Nun weiss ich nicht, welches von den verschiedenen Fokusthemen wie technologischer Fortschritt, Dividenden oder Energiewende Sie gewählt haben. Falls Sie beispielsweise das Fokusthema technologischer Fortschritt oder Energiewende gewählt hatten, ist es alles andere als verwunderlich, dass Sie auf Buchverlusten sitzen. Nicht, weil dies eine schlechte Idee war, sondern weil aktuell gerade Aktien aus dem Technologie- und Wachstumsbereich in den letzten Monaten besonders stark unter die Räder kamen. Der Grund dafür liegt neben dem Ukraine-Krieg auch in der Aussicht auf steigende Zinsen in den USA und Europa. Wenn die Zinsen steigen, geraten Wachstumsfirmen, die oft viel Fremdkapital brauchen und teilweise noch keine Gewinne schreiben, besonders unter Druck.

Grundsätzlich bin ich der Auffassung, dass man, wenn man von einer Strategie wirklich überzeugt ist, dieser treu bleiben sollte, auch wenn sich diese kurzfristig nicht so entwickelt, wie man es sich erhofft. Da ich aus Ihren Zeilen einiges an Verunsicherung lese, stellt sich für mich allerdings die Frage, ob Sie wirklich von Ihrer Strategie überzeugt sind. Falls dies nicht der Fall ist, können Sie bei der Vermögensverwaltung Focus Ihren Themenfokus über die App jederzeit anpassen und durch ein anderes ersetzen oder sogar auf ein solches verzichten.
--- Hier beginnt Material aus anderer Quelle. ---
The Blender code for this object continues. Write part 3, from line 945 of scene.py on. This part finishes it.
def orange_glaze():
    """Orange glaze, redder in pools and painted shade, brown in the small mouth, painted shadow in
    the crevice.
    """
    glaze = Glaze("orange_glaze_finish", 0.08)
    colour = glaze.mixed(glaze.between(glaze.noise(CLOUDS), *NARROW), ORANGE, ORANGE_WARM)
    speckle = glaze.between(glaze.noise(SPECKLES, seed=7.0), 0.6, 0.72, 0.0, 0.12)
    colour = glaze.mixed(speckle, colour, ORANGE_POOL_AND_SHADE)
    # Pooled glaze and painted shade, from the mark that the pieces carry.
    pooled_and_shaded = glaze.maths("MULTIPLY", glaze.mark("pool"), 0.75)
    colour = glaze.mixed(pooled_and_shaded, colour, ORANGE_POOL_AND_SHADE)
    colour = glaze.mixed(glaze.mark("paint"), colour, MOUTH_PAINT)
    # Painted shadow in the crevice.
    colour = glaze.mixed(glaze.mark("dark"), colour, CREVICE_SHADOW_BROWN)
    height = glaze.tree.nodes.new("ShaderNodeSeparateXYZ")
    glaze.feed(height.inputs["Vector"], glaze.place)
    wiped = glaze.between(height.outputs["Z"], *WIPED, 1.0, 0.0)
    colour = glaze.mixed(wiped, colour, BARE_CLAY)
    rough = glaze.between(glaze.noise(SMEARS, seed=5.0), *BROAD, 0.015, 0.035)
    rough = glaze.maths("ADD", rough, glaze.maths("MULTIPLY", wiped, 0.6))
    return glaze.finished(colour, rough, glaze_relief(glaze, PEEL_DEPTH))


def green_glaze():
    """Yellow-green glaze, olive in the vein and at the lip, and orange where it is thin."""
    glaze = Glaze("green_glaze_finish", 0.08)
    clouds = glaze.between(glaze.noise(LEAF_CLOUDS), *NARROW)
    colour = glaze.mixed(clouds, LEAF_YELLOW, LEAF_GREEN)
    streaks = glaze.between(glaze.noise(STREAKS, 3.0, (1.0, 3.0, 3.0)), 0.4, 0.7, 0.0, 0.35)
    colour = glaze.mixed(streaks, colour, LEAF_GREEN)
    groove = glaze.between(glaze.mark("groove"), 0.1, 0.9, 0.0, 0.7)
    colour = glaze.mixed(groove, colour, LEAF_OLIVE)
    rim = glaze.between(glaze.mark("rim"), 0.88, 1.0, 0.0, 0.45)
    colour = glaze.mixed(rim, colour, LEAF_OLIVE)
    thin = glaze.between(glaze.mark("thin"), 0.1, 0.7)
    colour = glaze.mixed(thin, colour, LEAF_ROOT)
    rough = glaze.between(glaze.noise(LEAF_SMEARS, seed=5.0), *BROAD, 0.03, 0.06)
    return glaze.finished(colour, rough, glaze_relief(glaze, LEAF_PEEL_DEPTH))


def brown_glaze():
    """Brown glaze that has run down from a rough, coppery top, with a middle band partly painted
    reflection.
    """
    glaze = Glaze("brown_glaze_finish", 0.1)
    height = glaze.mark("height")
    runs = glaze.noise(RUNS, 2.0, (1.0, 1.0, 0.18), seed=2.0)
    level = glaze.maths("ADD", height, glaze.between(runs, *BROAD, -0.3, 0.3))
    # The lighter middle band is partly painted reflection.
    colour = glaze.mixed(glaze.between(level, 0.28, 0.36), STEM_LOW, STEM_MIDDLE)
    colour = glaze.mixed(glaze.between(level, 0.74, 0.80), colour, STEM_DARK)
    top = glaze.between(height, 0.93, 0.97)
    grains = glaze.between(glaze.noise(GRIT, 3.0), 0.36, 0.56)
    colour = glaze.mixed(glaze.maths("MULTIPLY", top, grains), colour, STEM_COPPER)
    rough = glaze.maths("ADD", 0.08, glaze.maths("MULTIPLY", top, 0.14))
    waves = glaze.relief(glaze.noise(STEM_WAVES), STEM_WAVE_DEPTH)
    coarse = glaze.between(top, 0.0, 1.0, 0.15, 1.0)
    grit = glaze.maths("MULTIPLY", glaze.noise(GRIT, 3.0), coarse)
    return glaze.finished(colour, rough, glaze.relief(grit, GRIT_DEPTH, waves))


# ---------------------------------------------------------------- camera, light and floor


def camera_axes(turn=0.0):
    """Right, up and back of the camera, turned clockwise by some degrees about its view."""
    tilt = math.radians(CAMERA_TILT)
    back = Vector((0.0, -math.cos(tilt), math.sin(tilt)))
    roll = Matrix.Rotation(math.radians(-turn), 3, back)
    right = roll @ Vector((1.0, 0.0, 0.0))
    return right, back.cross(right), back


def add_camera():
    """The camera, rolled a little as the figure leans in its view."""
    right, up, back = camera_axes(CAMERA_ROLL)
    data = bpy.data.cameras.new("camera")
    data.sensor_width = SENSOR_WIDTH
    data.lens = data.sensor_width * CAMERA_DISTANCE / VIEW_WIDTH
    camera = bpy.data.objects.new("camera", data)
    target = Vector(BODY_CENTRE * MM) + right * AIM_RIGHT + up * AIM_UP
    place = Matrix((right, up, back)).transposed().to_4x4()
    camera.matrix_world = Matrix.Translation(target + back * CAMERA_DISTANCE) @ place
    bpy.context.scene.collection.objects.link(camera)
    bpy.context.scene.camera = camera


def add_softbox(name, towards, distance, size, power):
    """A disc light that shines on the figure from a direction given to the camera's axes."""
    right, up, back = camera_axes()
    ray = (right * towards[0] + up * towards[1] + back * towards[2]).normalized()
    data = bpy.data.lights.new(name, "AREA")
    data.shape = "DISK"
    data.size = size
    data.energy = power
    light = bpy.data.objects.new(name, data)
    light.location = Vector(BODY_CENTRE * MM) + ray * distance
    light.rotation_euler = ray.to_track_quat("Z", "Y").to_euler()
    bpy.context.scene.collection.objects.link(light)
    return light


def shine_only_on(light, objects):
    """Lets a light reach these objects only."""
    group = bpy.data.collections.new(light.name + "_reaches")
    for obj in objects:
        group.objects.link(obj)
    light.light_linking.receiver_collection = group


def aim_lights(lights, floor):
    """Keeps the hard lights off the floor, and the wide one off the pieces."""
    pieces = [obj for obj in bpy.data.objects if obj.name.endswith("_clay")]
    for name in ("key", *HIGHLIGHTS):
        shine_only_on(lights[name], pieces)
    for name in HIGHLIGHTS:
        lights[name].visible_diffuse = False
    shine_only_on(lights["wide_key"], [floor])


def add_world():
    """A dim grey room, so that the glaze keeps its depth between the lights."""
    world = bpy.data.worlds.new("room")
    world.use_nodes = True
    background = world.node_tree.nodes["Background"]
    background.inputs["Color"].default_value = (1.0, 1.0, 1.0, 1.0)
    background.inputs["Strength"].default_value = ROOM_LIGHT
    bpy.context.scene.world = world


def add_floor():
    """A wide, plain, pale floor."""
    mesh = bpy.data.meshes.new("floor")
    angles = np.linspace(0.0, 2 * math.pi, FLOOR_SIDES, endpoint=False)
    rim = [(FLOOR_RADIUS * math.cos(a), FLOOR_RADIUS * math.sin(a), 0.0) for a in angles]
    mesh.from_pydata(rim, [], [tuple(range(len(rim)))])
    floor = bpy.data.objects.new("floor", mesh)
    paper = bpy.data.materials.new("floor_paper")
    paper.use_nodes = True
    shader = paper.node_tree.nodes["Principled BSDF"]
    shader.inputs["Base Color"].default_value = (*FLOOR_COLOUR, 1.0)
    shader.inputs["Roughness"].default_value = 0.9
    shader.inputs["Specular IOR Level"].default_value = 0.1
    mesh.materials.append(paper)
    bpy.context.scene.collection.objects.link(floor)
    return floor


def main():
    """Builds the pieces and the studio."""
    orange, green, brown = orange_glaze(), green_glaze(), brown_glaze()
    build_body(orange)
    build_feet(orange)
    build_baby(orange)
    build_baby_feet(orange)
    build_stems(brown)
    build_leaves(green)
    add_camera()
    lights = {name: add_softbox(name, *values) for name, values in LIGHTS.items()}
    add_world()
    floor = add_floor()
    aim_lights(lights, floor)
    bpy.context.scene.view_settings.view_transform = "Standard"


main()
Persönlich bin ich bei Fokusthemen eher skeptisch und würde stattdessen auf der Grundlage Ihrer Risikofähigkeit auf eine möglichst breite Diversifikation ohne Fokus achten. Ein Fokus erhöht im positiven Fall die Gewinnchancen, erweist sich aber im negativen Fall unter Umständen als Klumpenrisiko.
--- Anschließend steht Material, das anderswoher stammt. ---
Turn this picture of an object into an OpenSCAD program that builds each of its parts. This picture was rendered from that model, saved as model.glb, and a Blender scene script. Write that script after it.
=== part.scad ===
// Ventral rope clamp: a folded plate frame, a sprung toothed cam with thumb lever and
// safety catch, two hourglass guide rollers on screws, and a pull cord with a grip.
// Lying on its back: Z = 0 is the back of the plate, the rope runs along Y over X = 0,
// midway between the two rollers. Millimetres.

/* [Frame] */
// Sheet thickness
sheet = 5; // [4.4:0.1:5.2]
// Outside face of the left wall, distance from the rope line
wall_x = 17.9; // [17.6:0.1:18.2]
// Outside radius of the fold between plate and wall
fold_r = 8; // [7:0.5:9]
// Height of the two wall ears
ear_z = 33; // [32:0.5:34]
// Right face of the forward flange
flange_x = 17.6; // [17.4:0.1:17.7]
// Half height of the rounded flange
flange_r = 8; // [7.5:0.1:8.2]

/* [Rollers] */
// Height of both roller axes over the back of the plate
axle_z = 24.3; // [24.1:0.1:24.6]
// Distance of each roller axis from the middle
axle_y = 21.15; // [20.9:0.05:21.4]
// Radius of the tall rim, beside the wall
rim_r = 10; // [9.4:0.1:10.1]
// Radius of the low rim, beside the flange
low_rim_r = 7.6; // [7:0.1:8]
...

Wichtig ist aus meiner Sicht auch, dass Sie sich nochmals genau bewusst werden, worauf Sie sich bei der Vermögensverwaltung einlassen: Dass Sie dafür einen Anlagehorizont von mehreren Jahren benötigen und immer mehr oder weniger starken Kursschwankungen ausgesetzt sein werden. Ich gehe sogar davon aus, dass die Turbulenzen in nächster Zeit sicher nicht abnehmen, sondern aufgrund des Ukraine-Krieges und der steigenden Zinsen und der hohen Inflation eher noch zunehmen werden. Ich würde überprüfen, ob die von Ihnen gewählte Strategie mit Ihren Risikovorstellungen übereinstimmt und dann die Anlage mit einem Anlagehorizont von mehreren Jahren den Spezialisten überlassen, die Sie genau dafür bezahlen. Falls Sie aber grundsätzlich grosse Mühe haben mit starken Kursschwankungen, sollten Sie die Finger von Wertschriftenanlagen lassen, da Sie in nächster Zeit sonst einige schlaflose Nächte erleben könnten.